Canada has a number of large, publicly traded, family-controlled businesses. What are their unique corporate governance challenges?
Family-controlled companies are very thoughtful about governance. Power Corporation and Shaw Communications have been innovative and thoughtful.
The families provide long-term stability, but people always question the dual-class share structures. But capital markets vote on the issue by buying and trading the subordinate shares—at least in the companies where they see value and sound management.
Family-controlled companies are still the exception when it comes to separating the roles of chair and CEO. Investors look for a strong lead director to offset that.
 
The Minister for the Status of Women, Kellie Leitch, has set a target of 30 per cent female directors, but are quotas the way to address this long-standing issue?

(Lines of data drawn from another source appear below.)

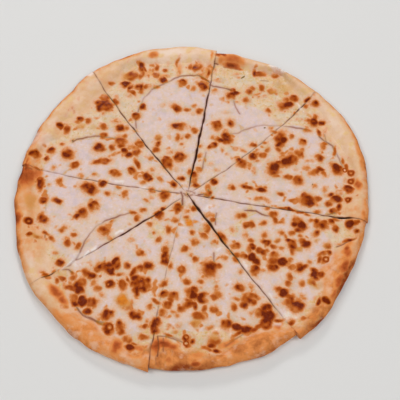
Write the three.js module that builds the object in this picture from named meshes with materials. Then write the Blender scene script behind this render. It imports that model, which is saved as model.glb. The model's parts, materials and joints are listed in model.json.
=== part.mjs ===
import * as THREE from "three";

// A flat cheese pizza cut into eight slices that still lie together.
// Each slice is two solids: a dough wedge with a low, uneven rim, and the sheet
// of melted cheese that lies in it. Millimetres, +Z up, base on z = 0. Angles
// are degrees counterclockwise from +X, seen from above, about the hub where
// the cuts meet. The origin is the middle of the pizza's outline, on the table.

// ---- Driving sizes ----------------------------------------------------------
const HUB = new THREE.Vector2(-3.85, -1.0);
const MEAN_RADIUS = 160; // a cut's end direction holds at this distance
const TIP_RADIUS = 1.8; // hub to the blunt point of each slice
const BASE_THICKNESS = 3.8; // dough under the cheese
const CHEESE_THICKNESS = 2.7;
const CHEESE_EDGE_THICKNESS = 1.7; // at the foot of the rim
const CHEESE_TAPER = 16; // the cheese thins over this width towards the rim
const CHEESE_WAVE = 0.22; // height of the slow swells in the melted sheet
const CUT_SLUMP = 0.35; // the cheese sinks this much along a cut
const CUT_SLUMP_WIDTH = 3.5;
const LAYER_GAP = 0.3; // clearance between cheese and dough
const SEAT_HEIGHT = 4.9; // the dough just outside the cheese's edge
const SEAT_RISE = 1.1; // run of the short slope up to the seat
const CREST_FRACTION = 0.5; // the rim is highest this share of the way outwards
const CREST_INSET_MAX = 13; // but no further in from the outline than this
const EDGE_INSET = 2.6; // the foot of the outer edge stands in by this
const CLEAR_OF_FOOT = 0.05; // a side wall has no floor point closer to its foot

// Around a slice and outwards along it
const STEPS_AROUND = 14;
const STEPS_CHEESE = 10;
const STEPS_RIM = 5;

// The outer edge's rounding: inset from the outline, share of the rim's height
const EDGE_PROFILE = [
  { inset: 2.9, height: 0.83 },
  { inset: 1.0, height: 0.63 },
  { inset: 0.0, height: 0.37 },
  { inset: 0.8, height: 0.13 },
];

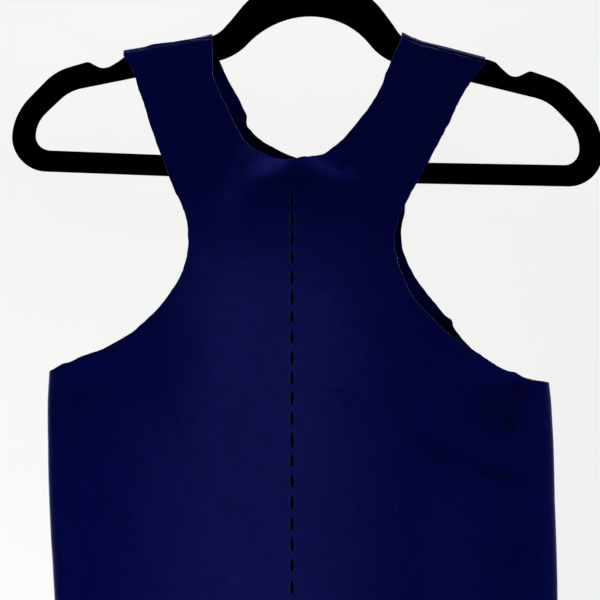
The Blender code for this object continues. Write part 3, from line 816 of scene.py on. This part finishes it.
def frame_along(route, across):
    """Two unit vectors square to a route at each of its points."""
    tangent = np.gradient(route, axis=0)
    tangent /= np.linalg.norm(tangent, axis=1)[:, None]
    first = np.cross(tangent, across)
    first /= np.linalg.norm(first, axis=1)[:, None]
    return first, np.cross(tangent, first)


def tube(route, radius, sides, across=(1.0, 0.0, 0.0)):
    """Vertices and faces of a tube along a route, its radius one number or one per point."""
    radius = np.broadcast_to(radius, (len(route),))
    first, second = frame_along(route, across)
    turn = (np.arange(sides) * 2 * math.pi / sides)[None, :, None]
    ring = first[:, None] * np.cos(turn) + second[:, None] * np.sin(turn)
    vertices = (route[:, None] + ring * radius[:, None, None]).reshape(-1, 3)
    ids = np.arange(len(route) * sides).reshape(len(route), sides)
    around = np.roll(ids, -1, axis=1)
    faces = np.stack([ids[:-1], around[:-1], around[1:], ids[1:]], axis=-1).reshape(-1, 4).tolist()
    return vertices, faces + [ids[0, ::-1].tolist(), ids[-1].tolist()]


def knot():
    """Two small turns of the thread at its upper end."""
    turns = np.linspace(0.0, 2 * math.pi * KNOT_TURNS, 60)
    x = STITCH_X - KNOT_SHIFT + KNOT_HALF_WIDTH * np.cos(turns)
    drop = stitch_span(0)[0] + KNOT_DROP + KNOT_HALF_HEIGHT * np.sin(turns)
    drop = drop + KNOT_ADVANCE * turns / math.pi
    lift = KNOT_LIFT + KNOT_RISE * np.cos(2 * turns + 1.0)
    return tube(over_front(x, drop, lift), KNOT_RADIUS, STRAND_SIDES, across=(0.0, 1.0, 0.0))


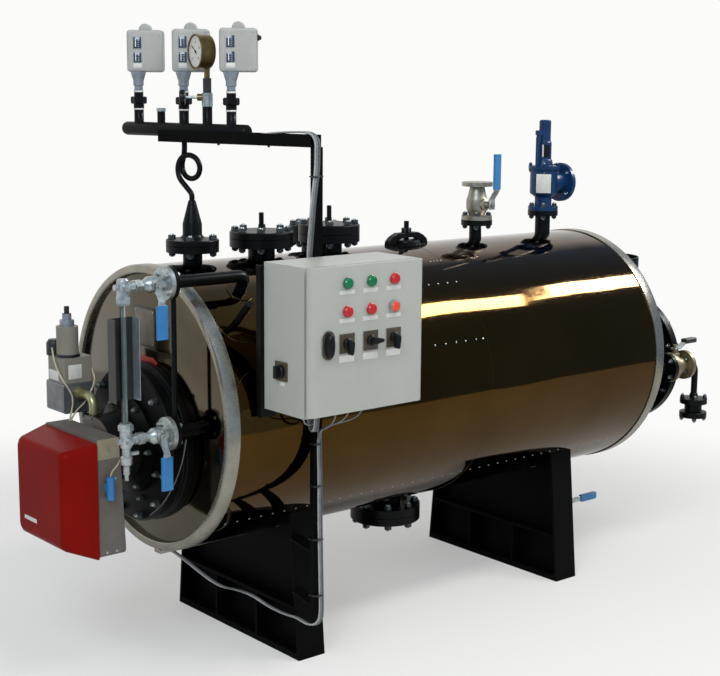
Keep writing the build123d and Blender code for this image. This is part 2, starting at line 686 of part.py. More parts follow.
# water gauge: black lines, two heads with lever cocks, glass and protector
tap_foot = Vector(gauge_tap_x, 0, shell_z) + Vector(tap_dir) * (shell_r - 20)
with BuildPart() as gauge_pipes:
    add(off_shell(pipe([(gauge_face_x + gauge_flange_t, gauge_y, gauge_top_z),
                        (gauge_tap_x, gauge_y, gauge_top_z), tap_foot], gauge_pipe_r, 34)))
    add(turned([(gauge_flange_r, 0), (gauge_flange_r, gauge_flange_t)], (gauge_face_x, gauge_y, gauge_top_z),
               (1, 0, 0)))
    add(turned([(gauge_flange_r, 0), (gauge_flange_r, gauge_flange_t), (gauge_pipe_r, gauge_flange_t),
                (gauge_pipe_r, plate_front - gauge_face_x)], (gauge_face_x, gauge_y, gauge_low_z), (1, 0, 0)))
    add(turned([(impulse_r, gauge_low_z), (impulse_r, gauge_top_z)], (impulse_x, gauge_y, 0)))
pieces["gauge_pipes"] = gauge_pipes.part

for name, z, lever_x, up in (("upper_gauge_cock", gauge_top_z, upper_lever_x, -1),
                             ("lower_gauge_cock", gauge_low_z, lower_lever_x, 1)):
    reach = gauge_face_x - gauge_x
    ball = gauge_face_x - lever_x
    with BuildPart() as head:
        add(turned([(gauge_flange_r, 0), (gauge_flange_r, gauge_flange_t), (25, gauge_flange_t + 3),
                    (22, ball - 22), (27, ball - 14), (27, ball + 14), (19, ball + 26), (15, ball + 34),
                    (15, reach)], (gauge_face_x, gauge_y, z), (-1, 0, 0)))
        add(turned([(16, 0), (16, gauge_y - lever_y - 6), (6, gauge_y - lever_y - 6), (6, gauge_y - lever_y + 8)],
                   (lever_x, gauge_y, z), (0, -1, 0)))
        add(turned([(head_r - 4, -26 * up), (head_r, -20 * up), (head_r, head_drop * up)], (gauge_x, gauge_y, z)))
        add(hexagon(38, (gauge_x, gauge_y, z + head_drop * up), (0, 0, up), gland_len))
        if up > 0:
            add(turned([(14, -20), (14, -50), (19, -54), (19, -78), (11, -84), (11, -112), (7, -112), (7, -132)],
                       (gauge_x, gauge_y, z)))
            add(turned([(7, 0), (7, 44)], (gauge_x, gauge_y, z - 46), (1, 0, 0)))
    pieces[name] = head.part
    low, grip_y = z - lever_len, lever_y - lever_crank
    with BuildPart() as lever:
        add(bent_lever(lever_x, [(lever_y + 3, z + 12), (lever_y + 3, z - 24), (grip_y + 3, z - 46),
                                 (grip_y + 3, low + sleeve_len - 20), (grip_y - 3, low + sleeve_len - 20),
                                 (grip_y - 3, z - 48), (lever_y - 3, z - 26), (lever_y - 3, z + 12)], 22,
                       (grip_y - 7, grip_y + 7, low, low + sleeve_len), sleeve_w))
        with Locations((lever_x, lever_y, z)):
            Cylinder(6 + fit, 30, rotation=(90, 0, 0), mode=Mode.SUBTRACT)
    pieces[name.replace("cock", "lever")] = lever.part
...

We’ve discussed this issue for years and the problem is still not solved, even though we already have the tools we need to address it.
Quotas are a very blunt tool. Nobody really wants diversity quotas—voluntary compliance is always best. That said, senior women say nothing else is working.
Term limits for directors are catching on over the past 10 years as a result of investor pressure in Canada. That does make room for women, at least theoretically. And it’s in Canada’s interest to look like other jurisdictions on these issues.
 
How has the rise of shareholder activism affected corporate governance?
The term ‘activism’ is deceptively sensational. Institutions are always consulting with management. And being engaged and active isn’t really ‘activism.’
In the case of CP, Bill Ackman changed the mindset of institutions. The year before, shareholders were highly supportive and no one expressed dissatisfaction with the board. But, they were prepared to listen. And boards need to remember that shareholders do listen. And not just to them.
A good, healthy company balances long- and short-term priorities. There are a lot of long-term investors out there, and organizations are doing better at proactively explaining their performance.
 
Are the director education programs having a positive effect on governance?
The directors’ programs are a very positive development, but it’s important to remember that it doesn’t automatically mean you’ll get a board seat. There’s often a misapprehension about that.